Exercise –
Look below for the line containing "in the wall." and the line containing "for node in"; repeat exactly those two lines and all lines between them, and nothing else.

-- Start of Data extract --

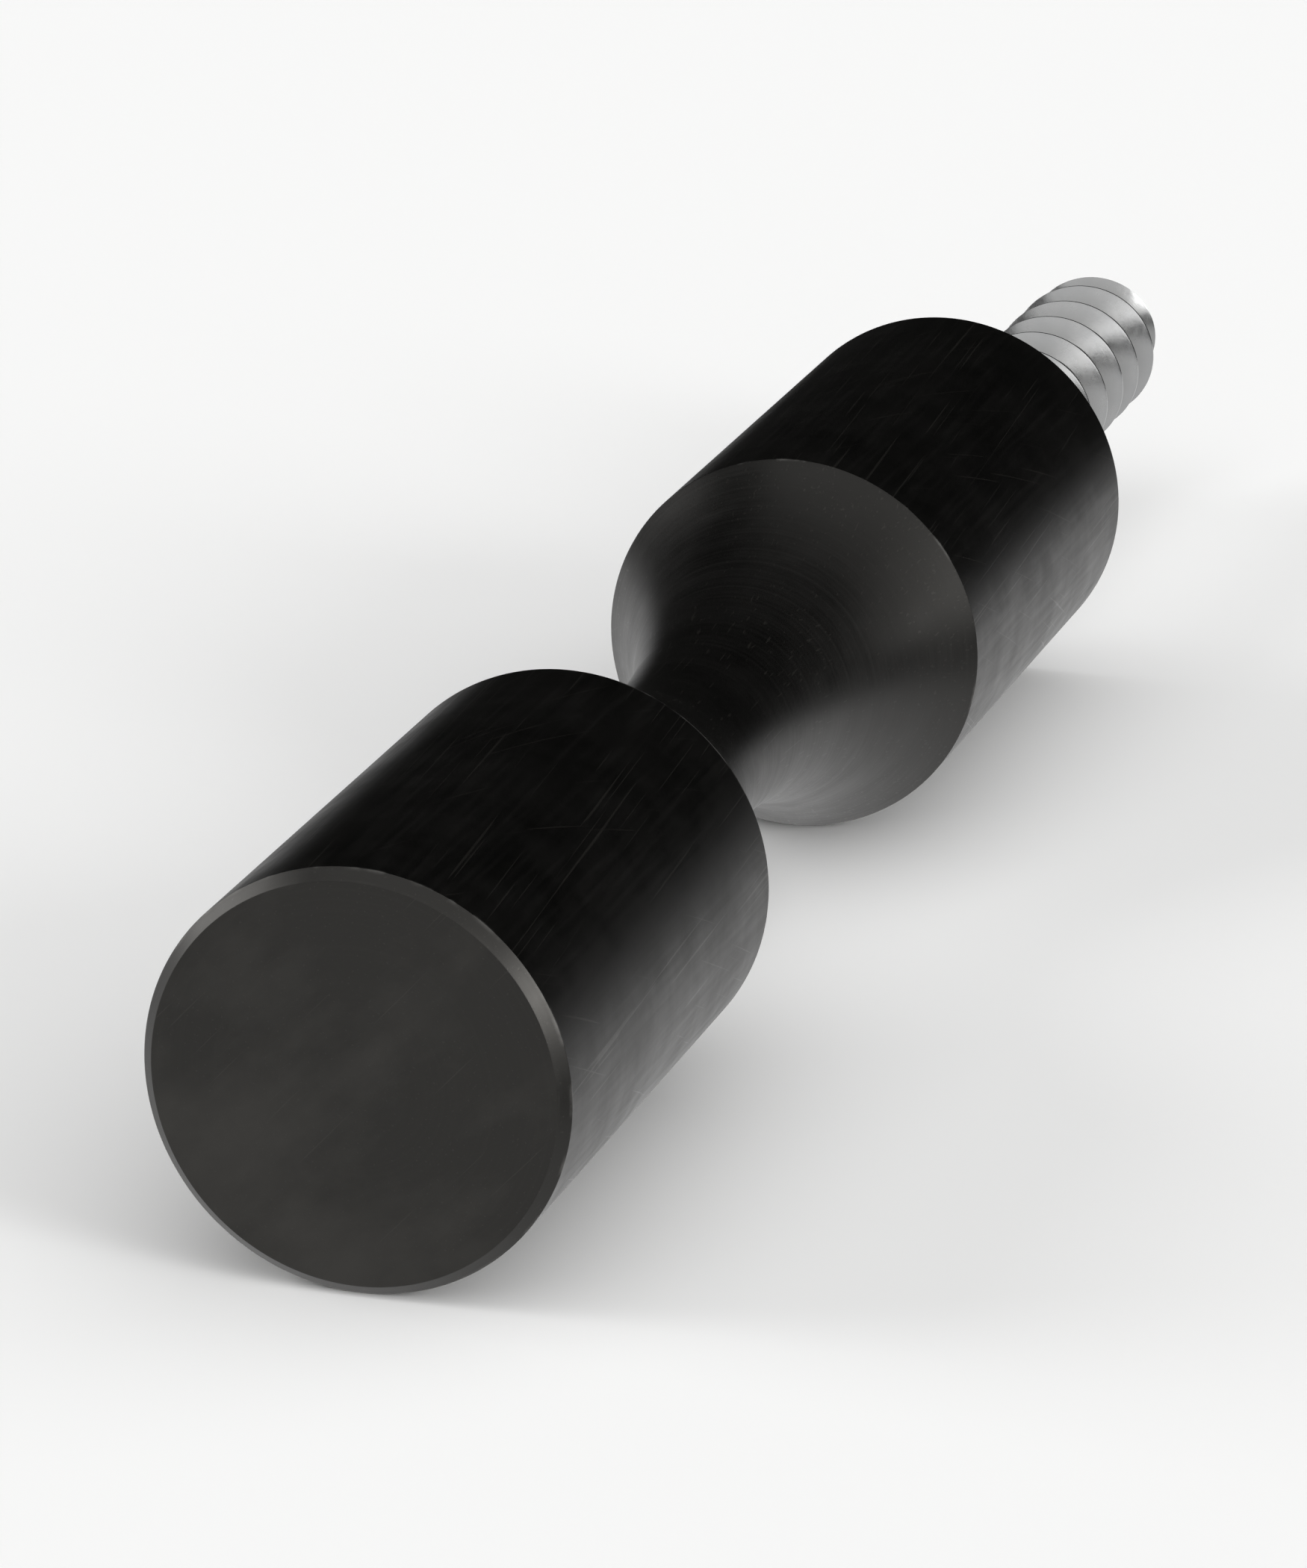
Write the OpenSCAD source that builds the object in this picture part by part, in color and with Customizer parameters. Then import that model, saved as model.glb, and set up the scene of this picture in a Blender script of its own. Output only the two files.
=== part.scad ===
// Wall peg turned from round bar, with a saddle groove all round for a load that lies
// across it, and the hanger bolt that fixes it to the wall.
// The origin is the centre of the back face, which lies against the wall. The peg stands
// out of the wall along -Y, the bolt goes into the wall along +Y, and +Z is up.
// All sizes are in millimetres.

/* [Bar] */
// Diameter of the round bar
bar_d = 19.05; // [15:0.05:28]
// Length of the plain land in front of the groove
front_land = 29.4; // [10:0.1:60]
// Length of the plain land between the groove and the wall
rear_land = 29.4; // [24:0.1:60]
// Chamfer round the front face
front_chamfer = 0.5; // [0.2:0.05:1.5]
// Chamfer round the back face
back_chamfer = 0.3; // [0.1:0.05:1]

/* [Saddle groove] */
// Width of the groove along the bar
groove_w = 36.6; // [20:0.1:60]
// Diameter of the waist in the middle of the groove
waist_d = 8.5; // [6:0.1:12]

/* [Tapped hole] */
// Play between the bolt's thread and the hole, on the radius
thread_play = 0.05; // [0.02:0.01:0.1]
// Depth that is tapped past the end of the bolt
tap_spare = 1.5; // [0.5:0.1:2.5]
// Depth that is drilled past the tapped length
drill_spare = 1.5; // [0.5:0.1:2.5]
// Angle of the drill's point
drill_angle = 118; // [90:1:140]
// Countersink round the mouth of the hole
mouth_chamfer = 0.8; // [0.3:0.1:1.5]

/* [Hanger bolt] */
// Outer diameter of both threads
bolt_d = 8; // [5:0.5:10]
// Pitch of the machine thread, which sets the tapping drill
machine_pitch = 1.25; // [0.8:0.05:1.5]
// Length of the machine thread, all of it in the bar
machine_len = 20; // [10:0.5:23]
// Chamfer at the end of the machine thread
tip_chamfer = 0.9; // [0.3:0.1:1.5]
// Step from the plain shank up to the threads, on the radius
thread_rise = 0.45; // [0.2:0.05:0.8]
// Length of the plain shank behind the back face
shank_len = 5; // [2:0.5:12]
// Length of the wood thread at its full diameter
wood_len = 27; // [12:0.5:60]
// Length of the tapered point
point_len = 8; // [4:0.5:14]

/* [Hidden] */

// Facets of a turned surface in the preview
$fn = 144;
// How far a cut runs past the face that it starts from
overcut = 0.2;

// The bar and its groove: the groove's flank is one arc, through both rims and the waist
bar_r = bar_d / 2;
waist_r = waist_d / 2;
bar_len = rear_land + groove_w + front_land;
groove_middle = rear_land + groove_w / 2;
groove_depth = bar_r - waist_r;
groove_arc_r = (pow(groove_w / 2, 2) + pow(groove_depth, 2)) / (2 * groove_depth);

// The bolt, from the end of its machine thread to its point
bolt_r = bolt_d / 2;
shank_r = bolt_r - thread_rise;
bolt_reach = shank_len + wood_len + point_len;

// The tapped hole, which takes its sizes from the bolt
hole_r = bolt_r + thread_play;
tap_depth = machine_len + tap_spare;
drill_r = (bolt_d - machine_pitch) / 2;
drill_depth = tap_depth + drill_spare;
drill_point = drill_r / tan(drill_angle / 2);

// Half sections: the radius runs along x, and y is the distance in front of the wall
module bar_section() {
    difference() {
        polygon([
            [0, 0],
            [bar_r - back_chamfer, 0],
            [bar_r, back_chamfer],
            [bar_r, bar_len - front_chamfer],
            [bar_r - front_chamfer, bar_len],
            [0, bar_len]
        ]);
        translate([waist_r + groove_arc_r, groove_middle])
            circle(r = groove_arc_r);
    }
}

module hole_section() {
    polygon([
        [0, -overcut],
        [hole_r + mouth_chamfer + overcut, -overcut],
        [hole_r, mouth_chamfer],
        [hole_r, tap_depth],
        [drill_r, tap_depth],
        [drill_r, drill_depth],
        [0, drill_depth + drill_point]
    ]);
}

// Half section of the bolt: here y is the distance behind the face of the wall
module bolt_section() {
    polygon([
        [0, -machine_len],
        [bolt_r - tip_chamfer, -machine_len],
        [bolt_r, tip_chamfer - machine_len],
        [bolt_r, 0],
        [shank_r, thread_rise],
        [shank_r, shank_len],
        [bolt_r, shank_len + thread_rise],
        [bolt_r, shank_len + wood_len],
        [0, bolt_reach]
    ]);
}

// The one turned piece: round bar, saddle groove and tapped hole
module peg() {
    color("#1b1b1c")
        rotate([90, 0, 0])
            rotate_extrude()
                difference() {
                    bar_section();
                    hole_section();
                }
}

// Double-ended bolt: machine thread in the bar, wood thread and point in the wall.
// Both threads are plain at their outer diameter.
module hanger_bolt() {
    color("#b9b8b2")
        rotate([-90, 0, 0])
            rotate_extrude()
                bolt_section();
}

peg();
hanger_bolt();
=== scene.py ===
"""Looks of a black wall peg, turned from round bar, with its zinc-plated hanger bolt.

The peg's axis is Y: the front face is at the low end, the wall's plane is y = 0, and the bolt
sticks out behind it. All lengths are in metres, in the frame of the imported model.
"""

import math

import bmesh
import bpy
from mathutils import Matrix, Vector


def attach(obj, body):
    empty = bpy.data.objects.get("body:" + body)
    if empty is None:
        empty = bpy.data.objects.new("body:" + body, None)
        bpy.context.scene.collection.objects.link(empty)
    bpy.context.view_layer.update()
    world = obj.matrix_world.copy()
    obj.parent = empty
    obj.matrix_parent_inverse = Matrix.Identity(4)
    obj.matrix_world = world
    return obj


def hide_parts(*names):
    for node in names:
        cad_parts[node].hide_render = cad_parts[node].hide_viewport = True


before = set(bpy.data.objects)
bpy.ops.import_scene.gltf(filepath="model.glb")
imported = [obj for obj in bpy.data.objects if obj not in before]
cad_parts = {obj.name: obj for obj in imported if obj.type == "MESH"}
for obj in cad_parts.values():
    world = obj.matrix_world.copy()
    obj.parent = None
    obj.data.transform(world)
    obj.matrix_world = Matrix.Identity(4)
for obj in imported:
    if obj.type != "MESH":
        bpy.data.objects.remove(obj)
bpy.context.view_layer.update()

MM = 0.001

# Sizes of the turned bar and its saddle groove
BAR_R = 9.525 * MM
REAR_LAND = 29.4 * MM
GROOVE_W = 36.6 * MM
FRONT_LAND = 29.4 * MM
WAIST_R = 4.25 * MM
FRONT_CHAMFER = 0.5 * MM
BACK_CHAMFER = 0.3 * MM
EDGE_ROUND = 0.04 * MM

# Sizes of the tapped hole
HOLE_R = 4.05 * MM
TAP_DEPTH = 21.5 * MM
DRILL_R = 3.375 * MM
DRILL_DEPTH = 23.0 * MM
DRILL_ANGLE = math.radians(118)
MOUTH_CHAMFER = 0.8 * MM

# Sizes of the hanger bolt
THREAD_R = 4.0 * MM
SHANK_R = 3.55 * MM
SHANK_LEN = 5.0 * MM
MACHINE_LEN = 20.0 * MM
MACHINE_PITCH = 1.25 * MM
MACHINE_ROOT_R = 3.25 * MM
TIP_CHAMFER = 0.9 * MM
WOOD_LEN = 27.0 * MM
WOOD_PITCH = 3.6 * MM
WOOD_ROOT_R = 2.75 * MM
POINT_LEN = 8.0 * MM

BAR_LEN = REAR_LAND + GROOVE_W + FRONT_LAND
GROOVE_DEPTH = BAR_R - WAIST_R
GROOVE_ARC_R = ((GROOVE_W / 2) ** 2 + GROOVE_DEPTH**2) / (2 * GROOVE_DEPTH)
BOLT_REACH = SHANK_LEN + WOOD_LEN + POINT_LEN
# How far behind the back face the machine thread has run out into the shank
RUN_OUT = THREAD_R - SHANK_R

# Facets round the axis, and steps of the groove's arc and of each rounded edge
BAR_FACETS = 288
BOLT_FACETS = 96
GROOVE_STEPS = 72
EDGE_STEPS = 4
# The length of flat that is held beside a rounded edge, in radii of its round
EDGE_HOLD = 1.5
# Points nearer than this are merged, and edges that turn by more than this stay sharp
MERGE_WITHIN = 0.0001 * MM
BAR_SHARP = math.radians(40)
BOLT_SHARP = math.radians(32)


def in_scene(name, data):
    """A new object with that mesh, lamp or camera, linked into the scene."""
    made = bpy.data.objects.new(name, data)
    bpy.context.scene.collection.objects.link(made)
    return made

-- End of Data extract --

Written answer –
// Double-ended bolt: machine thread in the bar, wood thread and point in the wall.
// Both threads are plain at their outer diameter.
module hanger_bolt() {
    color("#b9b8b2")
        rotate([-90, 0, 0])
            rotate_extrude()
                bolt_section();
}

peg();
hanger_bolt();
=== scene.py ===
"""Looks of a black wall peg, turned from round bar, with its zinc-plated hanger bolt.

The peg's axis is Y: the front face is at the low end, the wall's plane is y = 0, and the bolt
sticks out behind it. All lengths are in metres, in the frame of the imported model.
"""

import math

import bmesh
import bpy
from mathutils import Matrix, Vector


def attach(obj, body):
    empty = bpy.data.objects.get("body:" + body)
    if empty is None:
        empty = bpy.data.objects.new("body:" + body, None)
        bpy.context.scene.collection.objects.link(empty)
    bpy.context.view_layer.update()
    world = obj.matrix_world.copy()
    obj.parent = empty
    obj.matrix_parent_inverse = Matrix.Identity(4)
    obj.matrix_world = world
    return obj


def hide_parts(*names):
    for node in names:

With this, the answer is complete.